The student-led movement that started Sept. 26 to demand that the government in Beijing permit free elections for the city’s top post in 2017 and drop plans to vet candidates. Some protesters said the more aggressive approach by authorities followed a weekend meeting between Leung and Chinese officials across the mainland border.
Joshua Wong
“I don’t believe the protest will end soon,” said Joshua Wong, the 18-year-old leader leader of protest group Scholarism. “Outside the government headquarters, we still have more than a thousand people.”
The city’s stocks declined after an initial rally following the road clearances. The benchmark Hang Seng Index fell 0.4 percent at the close after gaining 1.2 percent earlier.
As the demonstrations wear on, more opposition to the protesters has sprung up.
“The silent majority are the people who are obeying the law and doing everything to build Hong Kong into what it is,” Susanna Lee, who runs her own real estate company, said by phone. “What they are doing is illegal. The roads belong to us.”
A coalition of truck drivers last week gave demonstrators a deadline of tomorrow to open the roads or they would tear barricades down.

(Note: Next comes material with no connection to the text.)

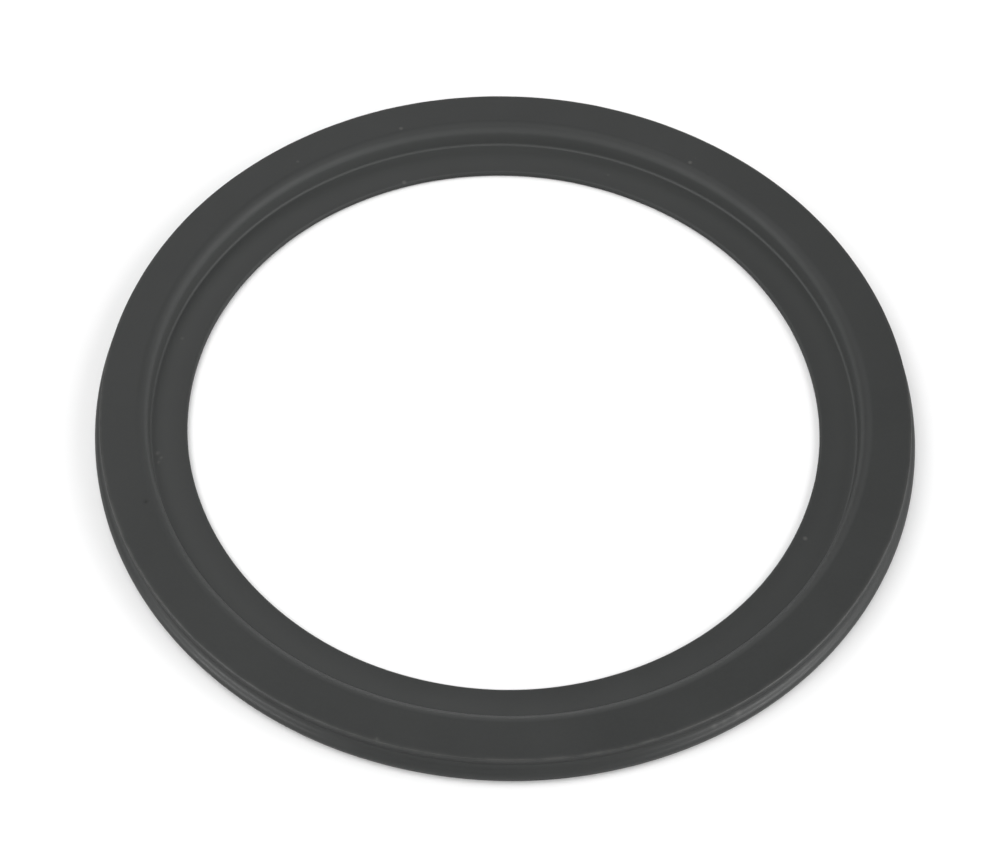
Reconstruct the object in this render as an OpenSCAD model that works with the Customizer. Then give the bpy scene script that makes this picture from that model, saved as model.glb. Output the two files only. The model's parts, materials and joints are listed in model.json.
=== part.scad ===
// Flush valve seal: a one-piece moulded rubber ring.
// A thin inner flange fits the groove of the valve body.
// A thicker outer band stands up from the flange, with a crisp lip, a cove
// below the lip and a rounded bead at the foot.
// Millimetres, +Z up, origin at the centre of the flat underside.

/* [Ring] */
// Diameter of the hole through the flange
hole_d = 71; // [66:0.5:74]
// Largest diameter of the ring, across the bead
outer_d = 91.9; // [91:0.1:94]
// Height of the whole ring
ring_h = 3.8; // [3.7:0.1:4.2]

/* [Inner flange] */
// Thickness of the thin inner flange
flange_t = 0.8; // [0.8:0.1:1.2]
// Rounding of the two edges of the hole
rim_edge_r = 0.25; // [0.1:0.05:0.35]

/* [Raised band] */
// Diameter at which the flat top begins, inside the shoulder
top_d = 82.1; // [81.6:0.1:83.4]
// Radius of the shoulder between the inner wall and the top
shoulder_r = 1.3; // [0.8:0.1:1.6]
// How far the band's inner wall leans outwards from upright, in degrees
wall_lean = 2; // [1:1:15]
// Radius of the hollow between the flange and the wall
fillet_r = 0.3; // [0.2:0.1:0.6]
// How far the crisp lip around the top stands in from the bead
lip_inset = 0.75; // [0.7:0.05:0.8]
// How far the lip overhangs the cove under it
lip_overhang = 0.03; // [0.02:0.01:0.04]
// Rounding of the lip's top edge
lip_edge_r = 0.15; // [0.1:0.05:0.2]

/* [Foot bead] */
// Height of the widest line of the bead, and its radius below that line
bead_z = 1.1; // [1.0:0.1:1.4]
// Radius of the bead above its widest line
bead_r = 1.1; // [0.9:0.1:1.2]
// Angle above level at which the bead turns into the cove under the lip
bead_turn = 50; // [50:1:60]

/* [Hidden] */
$fn = 96;
RING_FN = 360;

hole_r = hole_d / 2;
outer_r = outer_d / 2;
lip_r = outer_r - lip_inset;
bead_x = outer_r - bead_r;
foot_x = outer_r - bead_z;
shoulder_x = top_d / 2;
shoulder_z = ring_h - shoulder_r;
// Where the leaning wall touches the shoulder, and where its line reaches the flange.
lean_x = shoulder_x - shoulder_r * cos(wall_lean);
lean_z = shoulder_z + shoulder_r * sin(wall_lean);
wall_x = lean_x - (lean_z - flange_t) * tan(wall_lean);
// The hollow touches the flange below its centre, and the wall at this height.
hollow_z = flange_t + fillet_r;
touch_z = hollow_z - fillet_r * sin(wall_lean);
hollow_x = wall_x + (touch_z - flange_t) * tan(wall_lean) - fillet_r * cos(wall_lean);
// The cove touches the bead at bead_turn, and reaches in under the lip by lip_overhang.
cove_r = (lip_inset + lip_overhang) / (1 - cos(bead_turn)) - bead_r;
cove_x = bead_x + (bead_r + cove_r) * cos(bead_turn);
cove_z = bead_z + (bead_r + cove_r) * sin(bead_turn);
// Round cuts are a little larger than they need be, so that they cross what they touch.
cut_extra = 0.002;

// A rectangle between two opposite corners.
module box2(x0, z0, x1, z1) {
    translate([x0, z0]) square([x1 - x0, z1 - z0]);
}

module disc(x, z, r) {
    translate([x, z]) circle(r = r);
}

// The thin flange, with both edges of its hole rounded.
module flange_section() {
    box2(hole_r + rim_edge_r, 0, shoulder_x, flange_t);
    box2(hole_r, rim_edge_r, shoulder_x, flange_t - rim_edge_r);
    disc(hole_r + rim_edge_r, rim_edge_r, rim_edge_r);
    disc(hole_r + rim_edge_r, flange_t - rim_edge_r, rim_edge_r);
}

// The hollow corner at the foot of the leaning wall.
module fillet_section() {
    difference() {
        box2(hollow_x, 0, shoulder_x, touch_z);
        disc(hollow_x, hollow_z, fillet_r + 2 * cut_extra);
    }
}

// The leaning inner wall of the band, set in a little so that the shoulder crosses it.
module wall_section() {
    foot_lean = flange_t * tan(wall_lean);
    polygon([
        [wall_x - foot_lean + cut_extra, 0],
        [shoulder_x, 0],
        [shoulder_x, lean_z],
        [lean_x + cut_extra, lean_z]
    ]);
}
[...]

Two previous attempts by mobs to clear the streets have led to scuffles and ended after police pushed them back.
Bamboo Poles
This morning, hundreds of officers swept away make-shift barriers of bamboo poles, wooden pallets, traffic cones and plant pots from Queensway, a major road feeding the Central district.
“Protesters reinforced illegal road blocks with cement, wood boards and bamboo poles,” Hong Kong Police Senior Superintendent Tsui Wai-Hung said minutes before the operation. “This greatly increases the odds of protesters and their opponents getting hurt if confrontations happens.”
Plain-clothed police wearing police vests spoke with demonstrators using megaphones, thanking people for remaining calm while urging them not to charge lines.
“You have occupied roads for 17 days,” one policeman said. ‘You have stripped the rights of seven million people to use the streets.’’ He urged them to join the main protest site in Admiralty, which would not be cleared.
Talks Impasse
Earlier police cleared parts of the occupied area in Causeway Bay, a popular shopping district, after reopening seven sections of roads yesterday.
The two sides have been in a standoff since the government last week canceled planned talks with the students aimed at ending the crisis, which has posed the biggest challenge to China’s rule of the city since it regained sovereignty in 1997. While the protest numbers have dwindled from a peak of as many as 200,000, according to the students, they still occupy a number of key roadways.
The protests are increasingly polarizing the city with little sign of a renewal in talks to end the impasse.
“The Hong Kong government has no intention to reopen dialogue with students,” said Alex Chow, the secretary general of the Hong Kong Federation of Students, one of the protest groups. “We have to keep generating pressure on the government.”
Resignation Call
Leung, who is resisting calls from protesters to resign, yesterday said he can’t let the street occupation last much longer. A government attempt to clear the demonstrators on Sept. 28 with tear gas and riot police failed, spurring tens of thousands of people to take to the streets in support of the protesters.
After yesterday’s skirmishes in the central business district, protesters spent the night reinforcing barricades around the main protest site in Admiralty. Those blockades were targeted by police in the clearance operation this morning.
As darkness enveloped the main protest site today, Chung Hin-man, an 18-year-old student, sat in front of a line of police on Tamar Street and said she wouldn’t resist any police efforts to clear her.
“If we use violence, the citizens will say ‘your protest isn’t peaceful, you’re violating the law,’ and they won’t support us anymore,” she said. “There’s nothing much we can do except to sit here and wait for the police to clear the protesters.”